> What you should do
Copy the lines holding the word "bending", all of them.

===== Provided data

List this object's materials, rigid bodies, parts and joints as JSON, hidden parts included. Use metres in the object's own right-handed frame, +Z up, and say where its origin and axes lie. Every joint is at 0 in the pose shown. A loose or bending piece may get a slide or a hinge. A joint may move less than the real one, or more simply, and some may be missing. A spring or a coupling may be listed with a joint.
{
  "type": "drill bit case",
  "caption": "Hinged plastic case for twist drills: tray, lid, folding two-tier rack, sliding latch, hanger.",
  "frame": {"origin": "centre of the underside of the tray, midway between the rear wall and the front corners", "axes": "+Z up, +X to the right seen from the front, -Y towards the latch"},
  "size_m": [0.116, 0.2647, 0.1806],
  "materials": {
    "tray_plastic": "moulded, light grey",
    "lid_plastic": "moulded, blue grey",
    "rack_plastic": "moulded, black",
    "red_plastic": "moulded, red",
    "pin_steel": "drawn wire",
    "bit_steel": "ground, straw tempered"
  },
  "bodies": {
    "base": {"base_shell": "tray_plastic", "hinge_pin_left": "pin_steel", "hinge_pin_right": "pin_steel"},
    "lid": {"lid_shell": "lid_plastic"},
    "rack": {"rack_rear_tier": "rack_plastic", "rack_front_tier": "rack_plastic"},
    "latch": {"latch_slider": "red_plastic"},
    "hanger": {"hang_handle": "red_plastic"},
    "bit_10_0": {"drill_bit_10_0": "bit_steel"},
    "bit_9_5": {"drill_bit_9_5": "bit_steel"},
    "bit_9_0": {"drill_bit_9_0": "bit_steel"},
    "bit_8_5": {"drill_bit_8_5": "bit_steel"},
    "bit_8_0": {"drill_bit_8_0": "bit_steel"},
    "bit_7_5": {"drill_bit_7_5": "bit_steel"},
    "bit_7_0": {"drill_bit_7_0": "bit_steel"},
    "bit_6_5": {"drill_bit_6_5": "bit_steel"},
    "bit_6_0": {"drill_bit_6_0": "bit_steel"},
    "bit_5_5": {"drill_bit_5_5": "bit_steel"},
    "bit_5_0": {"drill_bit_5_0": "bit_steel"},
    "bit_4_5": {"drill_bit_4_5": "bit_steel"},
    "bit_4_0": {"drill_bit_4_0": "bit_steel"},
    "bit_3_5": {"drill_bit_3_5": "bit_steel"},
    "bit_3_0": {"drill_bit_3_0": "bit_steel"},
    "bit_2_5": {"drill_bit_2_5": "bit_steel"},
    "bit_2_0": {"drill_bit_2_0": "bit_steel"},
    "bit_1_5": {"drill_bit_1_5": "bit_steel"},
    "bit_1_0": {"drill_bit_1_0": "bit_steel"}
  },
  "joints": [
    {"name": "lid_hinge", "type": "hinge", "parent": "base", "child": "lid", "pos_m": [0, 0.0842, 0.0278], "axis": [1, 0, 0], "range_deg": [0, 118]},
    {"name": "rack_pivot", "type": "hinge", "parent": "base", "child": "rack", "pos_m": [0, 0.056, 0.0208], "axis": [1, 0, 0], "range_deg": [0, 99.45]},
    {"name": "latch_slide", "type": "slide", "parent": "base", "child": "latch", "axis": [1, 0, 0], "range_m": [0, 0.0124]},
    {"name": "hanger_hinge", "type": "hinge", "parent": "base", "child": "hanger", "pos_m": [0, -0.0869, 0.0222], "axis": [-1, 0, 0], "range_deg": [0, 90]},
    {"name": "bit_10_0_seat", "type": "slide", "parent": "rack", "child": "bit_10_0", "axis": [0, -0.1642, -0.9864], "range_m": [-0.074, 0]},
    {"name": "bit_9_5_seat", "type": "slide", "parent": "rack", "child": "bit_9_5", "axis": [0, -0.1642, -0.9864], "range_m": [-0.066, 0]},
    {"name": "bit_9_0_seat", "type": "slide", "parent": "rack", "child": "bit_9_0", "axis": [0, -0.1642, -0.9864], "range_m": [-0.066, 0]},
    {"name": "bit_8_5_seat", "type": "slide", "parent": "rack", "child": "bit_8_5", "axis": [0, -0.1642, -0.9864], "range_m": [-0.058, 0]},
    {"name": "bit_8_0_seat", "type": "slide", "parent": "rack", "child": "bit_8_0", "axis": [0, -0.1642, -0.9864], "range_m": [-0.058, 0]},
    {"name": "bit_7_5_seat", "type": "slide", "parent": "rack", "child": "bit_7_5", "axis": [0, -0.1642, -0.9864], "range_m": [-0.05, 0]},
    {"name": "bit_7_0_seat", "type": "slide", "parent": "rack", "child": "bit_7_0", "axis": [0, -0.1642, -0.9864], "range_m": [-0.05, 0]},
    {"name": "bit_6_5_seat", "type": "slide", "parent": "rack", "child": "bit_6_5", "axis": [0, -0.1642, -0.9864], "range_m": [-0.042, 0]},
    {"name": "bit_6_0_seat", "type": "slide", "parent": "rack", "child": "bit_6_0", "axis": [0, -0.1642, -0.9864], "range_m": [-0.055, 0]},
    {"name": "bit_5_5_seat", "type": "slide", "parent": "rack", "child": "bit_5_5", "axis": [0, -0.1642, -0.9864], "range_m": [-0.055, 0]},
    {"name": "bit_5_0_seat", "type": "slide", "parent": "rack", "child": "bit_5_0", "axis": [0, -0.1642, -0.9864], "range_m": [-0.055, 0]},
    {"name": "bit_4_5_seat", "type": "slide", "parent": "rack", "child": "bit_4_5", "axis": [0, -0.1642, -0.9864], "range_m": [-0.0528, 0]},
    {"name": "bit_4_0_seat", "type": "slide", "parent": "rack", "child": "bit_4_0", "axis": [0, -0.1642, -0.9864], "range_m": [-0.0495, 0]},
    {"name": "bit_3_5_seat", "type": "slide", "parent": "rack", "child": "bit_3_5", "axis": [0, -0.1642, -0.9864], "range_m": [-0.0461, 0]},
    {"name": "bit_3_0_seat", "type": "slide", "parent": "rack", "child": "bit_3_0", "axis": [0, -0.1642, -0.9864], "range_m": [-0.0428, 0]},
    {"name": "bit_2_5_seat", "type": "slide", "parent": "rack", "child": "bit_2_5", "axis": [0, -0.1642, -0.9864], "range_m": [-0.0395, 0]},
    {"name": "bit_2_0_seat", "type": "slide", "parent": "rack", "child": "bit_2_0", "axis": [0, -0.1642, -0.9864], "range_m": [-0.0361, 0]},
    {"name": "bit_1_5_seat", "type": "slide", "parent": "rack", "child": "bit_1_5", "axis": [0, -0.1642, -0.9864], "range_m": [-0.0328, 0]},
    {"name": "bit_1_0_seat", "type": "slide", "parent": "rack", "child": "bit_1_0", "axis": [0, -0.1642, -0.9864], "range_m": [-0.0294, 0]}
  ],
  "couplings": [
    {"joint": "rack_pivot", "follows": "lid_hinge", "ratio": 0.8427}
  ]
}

==========
===== Provided data

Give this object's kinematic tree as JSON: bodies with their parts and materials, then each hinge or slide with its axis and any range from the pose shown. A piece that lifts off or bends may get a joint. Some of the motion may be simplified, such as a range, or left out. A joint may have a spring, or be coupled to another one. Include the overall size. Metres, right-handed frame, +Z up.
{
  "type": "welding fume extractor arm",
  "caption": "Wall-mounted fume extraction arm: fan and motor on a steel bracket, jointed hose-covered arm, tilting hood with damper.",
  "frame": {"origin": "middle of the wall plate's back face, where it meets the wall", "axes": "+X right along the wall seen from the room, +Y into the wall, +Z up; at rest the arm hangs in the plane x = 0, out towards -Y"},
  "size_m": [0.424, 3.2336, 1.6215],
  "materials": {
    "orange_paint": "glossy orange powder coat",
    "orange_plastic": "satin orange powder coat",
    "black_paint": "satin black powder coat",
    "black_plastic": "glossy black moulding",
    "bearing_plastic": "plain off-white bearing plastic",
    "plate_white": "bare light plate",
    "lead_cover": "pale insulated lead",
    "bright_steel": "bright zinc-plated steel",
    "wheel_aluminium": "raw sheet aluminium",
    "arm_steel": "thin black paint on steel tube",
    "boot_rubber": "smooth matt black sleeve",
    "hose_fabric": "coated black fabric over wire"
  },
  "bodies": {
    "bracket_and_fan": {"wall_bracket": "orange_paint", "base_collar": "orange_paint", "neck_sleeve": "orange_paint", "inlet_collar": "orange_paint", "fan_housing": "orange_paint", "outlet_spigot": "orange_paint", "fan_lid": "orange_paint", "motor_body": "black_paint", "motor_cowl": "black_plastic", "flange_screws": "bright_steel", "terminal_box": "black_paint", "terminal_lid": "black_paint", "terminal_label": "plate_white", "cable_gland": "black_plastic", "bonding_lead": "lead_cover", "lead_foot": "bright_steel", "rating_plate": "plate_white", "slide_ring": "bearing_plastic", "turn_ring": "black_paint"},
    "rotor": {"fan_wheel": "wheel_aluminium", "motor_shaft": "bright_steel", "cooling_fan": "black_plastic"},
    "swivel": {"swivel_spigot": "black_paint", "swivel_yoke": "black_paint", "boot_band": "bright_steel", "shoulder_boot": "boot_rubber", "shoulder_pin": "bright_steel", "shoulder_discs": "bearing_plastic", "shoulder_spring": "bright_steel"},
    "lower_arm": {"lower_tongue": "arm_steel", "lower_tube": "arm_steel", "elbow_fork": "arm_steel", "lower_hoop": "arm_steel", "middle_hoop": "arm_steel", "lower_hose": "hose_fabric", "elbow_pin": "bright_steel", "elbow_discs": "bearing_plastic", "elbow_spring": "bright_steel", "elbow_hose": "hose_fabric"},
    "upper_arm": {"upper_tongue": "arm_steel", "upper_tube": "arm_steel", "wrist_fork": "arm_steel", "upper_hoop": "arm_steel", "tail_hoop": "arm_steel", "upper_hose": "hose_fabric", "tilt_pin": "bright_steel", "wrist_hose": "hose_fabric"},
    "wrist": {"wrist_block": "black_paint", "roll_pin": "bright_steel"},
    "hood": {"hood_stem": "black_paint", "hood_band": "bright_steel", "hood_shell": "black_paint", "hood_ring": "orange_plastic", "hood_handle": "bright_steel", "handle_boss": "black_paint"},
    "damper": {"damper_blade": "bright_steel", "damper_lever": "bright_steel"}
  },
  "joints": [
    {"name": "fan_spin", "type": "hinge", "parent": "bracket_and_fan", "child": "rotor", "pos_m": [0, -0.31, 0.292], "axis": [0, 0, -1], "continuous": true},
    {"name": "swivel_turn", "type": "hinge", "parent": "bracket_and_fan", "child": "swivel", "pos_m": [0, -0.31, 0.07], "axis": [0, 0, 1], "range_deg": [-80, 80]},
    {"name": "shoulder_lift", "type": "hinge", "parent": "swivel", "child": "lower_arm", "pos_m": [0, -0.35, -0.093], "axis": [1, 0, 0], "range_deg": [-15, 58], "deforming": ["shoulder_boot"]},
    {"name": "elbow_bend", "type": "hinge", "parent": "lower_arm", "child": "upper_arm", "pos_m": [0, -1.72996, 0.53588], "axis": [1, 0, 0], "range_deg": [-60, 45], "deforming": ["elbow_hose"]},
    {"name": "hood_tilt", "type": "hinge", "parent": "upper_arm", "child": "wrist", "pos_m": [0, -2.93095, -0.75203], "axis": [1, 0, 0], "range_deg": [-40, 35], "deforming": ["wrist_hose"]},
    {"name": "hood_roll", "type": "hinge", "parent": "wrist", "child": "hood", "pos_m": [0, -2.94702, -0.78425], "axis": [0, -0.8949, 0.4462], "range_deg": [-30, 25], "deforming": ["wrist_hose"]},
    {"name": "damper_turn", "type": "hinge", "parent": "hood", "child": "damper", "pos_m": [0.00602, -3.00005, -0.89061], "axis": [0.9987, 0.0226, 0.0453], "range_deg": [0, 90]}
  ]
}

==========
===== Provided data

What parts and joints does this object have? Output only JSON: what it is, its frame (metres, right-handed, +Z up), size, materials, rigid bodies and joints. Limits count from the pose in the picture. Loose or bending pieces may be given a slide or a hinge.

==========

> Complete answer
List this object's materials, rigid bodies, parts and joints as JSON, hidden parts included. Use metres in the object's own right-handed frame, +Z up, and say where its origin and axes lie. Every joint is at 0 in the pose shown. A loose or bending piece may get a slide or a hinge. A joint may move less than the real one, or more simply, and some may be missing. A spring or a coupling may be listed with a joint.
What parts and joints does this object have? Output only JSON: what it is, its frame (metres, right-handed, +Z up), size, materials, rigid bodies and joints. Limits count from the pose in the picture. Loose or bending pieces may be given a slide or a hinge.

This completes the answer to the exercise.